Even though the first signs of a larger daily correction are now in place due to Thursday's weakness int he overall market, the slightly lower lows mid-day in the S&Ps and Dow and slower follow-through on the afternoon breakdown than the morning selling are enough to fail to confirm a larger daily reversal. This could just be the start of a larger shift in momentum at the upper end of the daily trend channel.

How a correction plays out at this zone on the daily time frame will be very indicative of how the market will play out over the next several months. If the indices did pull back sharply into the 50 day sma once again, then a base at the highs would likely form on the daily and weekly time frame for a correction more through time that would have a decent chance to holding this month's lows. If it rounds off longer with slightly higher highs over the next week, then it can pull back more sharply with a more sustainable price correction and have a better chance of breaking this month's lows before it would have a shot at a new monthly high.

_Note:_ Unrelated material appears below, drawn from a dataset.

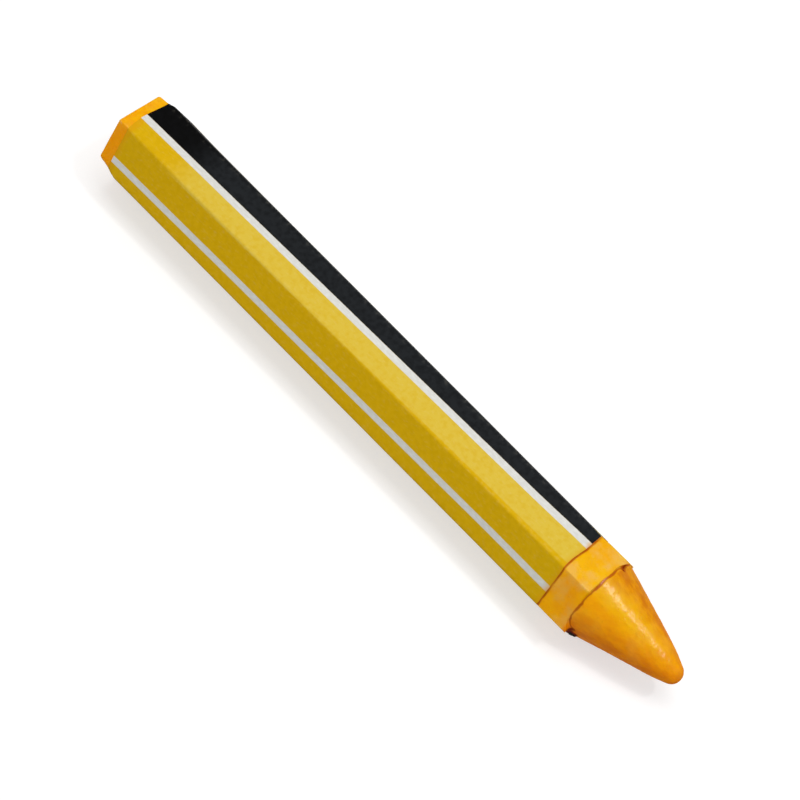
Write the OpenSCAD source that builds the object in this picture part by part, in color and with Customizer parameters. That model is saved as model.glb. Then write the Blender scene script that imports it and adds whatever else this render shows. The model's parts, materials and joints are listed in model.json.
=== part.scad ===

It is a good point to watch for stocks that have had weak rallies for swingtrade short (multi-day hold) setups, but be aware that it still might be a couple of days before they show strong follow-through and that can mean sitting through a few days of choppy action. If there is a change in momentum on a 30-60 minute time frame intraday, such as an Avalancheā„¢ on one of those time frames (such as the one circled at 14:30 ET on the 5 minute chart), then it will increase the odds of a sharp breakdown and better daily follow-through.